### Collected data
↓↓↓

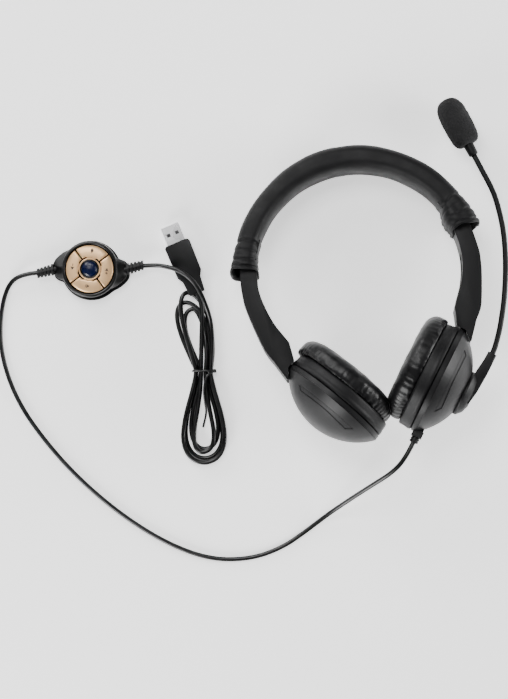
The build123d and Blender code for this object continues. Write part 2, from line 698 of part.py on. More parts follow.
def usb_plug():
    """The USB plug: its steel shell, tongue, contacts and moulded grip."""
    shell = block((-SHELL_IN, SHELL_OUT), (-SHELL_W / 2, SHELL_W / 2), (-SHELL_H / 2, SHELL_H / 2))
    inside = SHELL_W / 2 - SHELL_T
    headroom = SHELL_H / 2 - SHELL_T
    shell -= block((-SHELL_IN - 1, SHELL_OUT + 1), (-inside, inside), (-headroom, headroom))
    for side in (-1, 1):
        shell -= Pos(6.1, side * 2.9, 0) * Box(2.2, 2.4, 10)
    tongue = block((-SHELL_IN, SHELL_OUT - 0.6), (-inside + 0.02, inside - 0.02), (0.05, headroom - 0.02))
    contacts = []
    for y, long in ((-3.5, 8.6), (-1.0, 7.6), (1.0, 7.6), (3.5, 8.6)):
        strip = block((10.6 - long, 10.6), (y - 0.5, y + 0.5), (-0.2, 0.05))
        contacts.append(strip)
    neck_start = OVERMOLD_MAIN + 3.5
    half = OVERMOLD_W / 2
    grip_plan = [
        (0, -half + 1.2),
        (0, half - 1.2),
        (-1.2, half),
        (-OVERMOLD_MAIN, half - 0.3),
        (-neck_start, 6.1),
        (-OVERMOLD_LENGTH, 5.2),
        (-OVERMOLD_LENGTH, -5.2),
        (-neck_start, -6.1),
        (-OVERMOLD_MAIN, -half + 0.3),
        (-1.2, -half),
    ]
    grip = prism(grip_plan, -OVERMOLD_H / 2, OVERMOLD_H / 2)
    high = OVERMOLD_H / 2
    side_view = [
        (0, -high),
        (0, high),
        (-OVERMOLD_MAIN, high),
        (-neck_start, high - 0.7),
        (-OVERMOLD_LENGTH, high - 1.1),
        (-OVERMOLD_LENGTH, -high + 0.4),
        (-neck_start, -high),
    ]
    grip &= extrude(Plane.XZ * make_face(Polyline(*side_view, close=True)), 12, both=True)
    grip -= block((-SHELL_IN, 1), (-SHELL_W / 2, SHELL_W / 2), (-SHELL_H / 2, SHELL_H / 2))
    return {"usb_shell": [shell], "usb_tongue": [tongue], "usb_contacts": contacts, "usb_grip": [grip]}


# Hank, drawn with its length along -Y and its tie at the origin


def hank():
    """The outer form of the hank of spare lead, pinched by its tie."""
    upper = [
        (-6.6, 2.0),
        (-12.5, 17.0),
        (-18.6, 31.0),
        (-19.0, 40.0),
        (-15.5, 46.5),
        (-11.8, 48.0),
        (-8.6, 45.5),
        (-4.13, 42.0),
        (1.0, 44.14),
        (2.3, 36.0),
        (3.4, 26.0),
        (3.6, 17.5),
        (7.7, 17.5),
        (7.7, 8.0),
        (6.6, 2.0),
    ]
    lower = [
        (6.6, -2.0),
        (9.5, -14.0),
        (14.0, -28.0),
        (15.8, -38.0),
        (13.5, -49.0),
        (7.0, -57.5),
        (-2.0, -60.0),
        (-9.5, -55.0),
        (-14.3, -45.0),
        (-14.5, -35.0),
        (-12.0, -19.0),
        (-6.6, -2.0),
    ]
    waist = block((-HANK_WAIST_HALF, HANK_WAIST_HALF), (-2.5, 2.5), (0.9, HANK_H - 0.9))
    return prism(upper, 0, HANK_H) + prism(lower, 0, HANK_H) + waist


def hank_tie():
    """The wire tie round the hank's waist."""
    wide = HANK_WAIST_HALF + 0.85
    ring = block((-wide, wide), (-0.6, 0.6), (0.05, HANK_H - 0.05))
    clear = HANK_WAIST_HALF + 0.05
    return ring - block((-clear, clear), (-1, 1), (0.85, HANK_H - 0.85))


def write(name, place, solids):
    """Write one node's STEP file, from its solids placed on the table."""
    placed = [place * solid for solid in solids]
    shape = placed[0] if len(placed) == 1 else Compound(children=placed)
    export_step(shape, f"parts/{name}.step")


def main():
    os.makedirs("parts", exist_ok=True)
    for name, solids in headband().items():
        write(name, BAND_TO_TABLE, solids)
    for name, solids in right_arm().items():
        write(name + "_right", BAND_TO_TABLE, solids)
        write(name + "_left", BAND_TO_TABLE, [mirrored(s) for s in solids])
    knuckle = stem_place() * hinge_knuckle()
    write("hinge_knuckle_right", BAND_TO_TABLE, [knuckle])
    write("hinge_knuckle_left", BAND_TO_TABLE, [mirrored(knuckle)])
    right = cup(with_boom=True)
    right["cup_shell"][0] -= rod(SPIGOT_R + SPIGOT_GAP, HUB_SEAT_Z - 1, HUB_SEAT_Z + SHELL_WALL + 1)
    relief = cable_relief()
    right["cup_shell"][0] -= relief
    for name, solids in right.items():
        write(name + "_right", BAND_TO_TABLE * CUP_TO_BAND, solids)
    for name, solids in cup(with_boom=False).items():
        write(name + "_left", BAND_TO_TABLE, [mirrored(CUP_TO_BAND * s) for s in solids])
    write("cable_relief", BAND_TO_TABLE * CUP_TO_BAND, [relief])
    write("boom_hub", BAND_TO_TABLE * CUP_TO_BAND, [boom_hub()])
    write("boom_clip", BAND_TO_TABLE * CUP_TO_BAND, [boom_clip()])
    write("gooseneck", BAND_TO_TABLE, [gooseneck()])
    for name, solids in microphone().items():
        write(name, BAND_TO_TABLE, solids)
    for name, solids in remote_case().items():
        write(name, REMOTE_TO_TABLE, solids)
    for name, solids in remote_inside().items():
        write(name, REMOTE_TO_TABLE, solids)
    for name, angle in zip(KEY_NAMES, key_angles()):
        write(name, REMOTE_TO_TABLE, [remote_key(angle)])
    for name, solids in usb_plug().items():
        write(name, PLUG_TO_TABLE, solids)
    write("cord_hank", HANK_TO_TABLE, [hank()])
    write("hank_tie", HANK_TO_TABLE, [hank_tie()])
    relief_points = [Pos(0, -RELIEF_REACH - run, RELIEF_Z) for run in (0, FIRST_RUN)]
    lead_start = [(BAND_TO_TABLE * CUP_TO_BAND * point).position for point in relief_points]
    write("lead_to_remote", Location(), [cord_tube("lead_to_remote", lead_start + LEAD_TO_REMOTE, CORD_R)])
    write("lead_to_hank", Location(), [cord_tube("lead_to_hank", LEAD_TO_HANK, CORD_R)])
    neck_end = (PLUG_TO_TABLE * Pos(-OVERMOLD_LENGTH, 0, 0)).position
    lead_end = (PLUG_TO_TABLE * Pos(-OVERMOLD_LENGTH - PLUG_LEAD, 0, 0)).position
    write("lead_to_plug", Location(), [cord_tube("lead_to_plug", [neck_end, lead_end], CORD_R)])


if __name__ == "__main__":
    main()
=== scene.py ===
"""The look of an office headset with a boom microphone, an in-line remote and a USB plug.

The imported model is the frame: places come from its joints and boxes. Blender's unit is the
metre, and MM turns the sizes that are named in millimetres into metres.
"""

import json
import math

import bmesh
import bpy
from mathutils import Matrix, Vector, noise

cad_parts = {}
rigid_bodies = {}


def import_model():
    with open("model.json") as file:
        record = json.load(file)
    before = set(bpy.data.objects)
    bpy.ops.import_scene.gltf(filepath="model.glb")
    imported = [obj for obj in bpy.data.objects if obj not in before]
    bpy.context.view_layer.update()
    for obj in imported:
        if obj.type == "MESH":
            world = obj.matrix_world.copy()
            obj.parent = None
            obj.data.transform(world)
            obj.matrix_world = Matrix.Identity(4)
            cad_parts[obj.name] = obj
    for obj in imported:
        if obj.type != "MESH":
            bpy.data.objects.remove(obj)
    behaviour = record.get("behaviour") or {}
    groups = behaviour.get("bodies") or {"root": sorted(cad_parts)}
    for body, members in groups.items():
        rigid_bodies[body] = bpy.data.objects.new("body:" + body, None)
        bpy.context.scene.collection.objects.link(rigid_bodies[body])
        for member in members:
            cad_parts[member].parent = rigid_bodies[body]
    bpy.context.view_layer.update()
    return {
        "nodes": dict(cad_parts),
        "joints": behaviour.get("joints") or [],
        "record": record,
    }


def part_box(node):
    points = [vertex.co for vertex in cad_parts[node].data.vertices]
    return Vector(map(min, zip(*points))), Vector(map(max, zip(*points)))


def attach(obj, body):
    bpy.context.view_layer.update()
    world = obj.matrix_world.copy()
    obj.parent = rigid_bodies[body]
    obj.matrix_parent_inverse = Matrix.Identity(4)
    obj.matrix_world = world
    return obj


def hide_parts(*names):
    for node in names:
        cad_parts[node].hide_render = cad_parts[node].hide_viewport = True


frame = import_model()
MM = 0.001
TURN = 2 * math.pi

# Working frames, read from the joints and boxes

JOINTS = {joint["name"]: joint for joint in frame["joints"]}
UP = Vector((0, 0, 1))


def frame_matrix(origin, x, y, z):
    """The matrix of a frame from its origin and its three axes."""
    matrix = Matrix((x, y, z)).transposed().to_4x4()
    matrix.translation = Vector(origin)
    return matrix


def middle(node, height=None):
    """The middle of a node's box, at a height of its own if one is given."""
    low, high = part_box(node)
    point = (low + high) / 2
    if height is not None:
        point.z = height
    return point


def flat_frame(origin, along):
    """A frame with Z up and X along a level direction."""
    x = Vector((along.x, along.y, 0)).normalized()
    return frame_matrix(origin, x, UP.cross(x), UP)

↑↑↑

Set down exactly the lines from the line that contains "obj.matrix_world = world" to the line that contains "UP = Vector((0, 0, 1))", both lines included, and nothing more.

### Solution to this task
    obj.matrix_world = world
    return obj


def hide_parts(*names):
    for node in names:
        cad_parts[node].hide_render = cad_parts[node].hide_viewport = True


frame = import_model()
MM = 0.001
TURN = 2 * math.pi

# Working frames, read from the joints and boxes

JOINTS = {joint["name"]: joint for joint in frame["joints"]}
UP = Vector((0, 0, 1))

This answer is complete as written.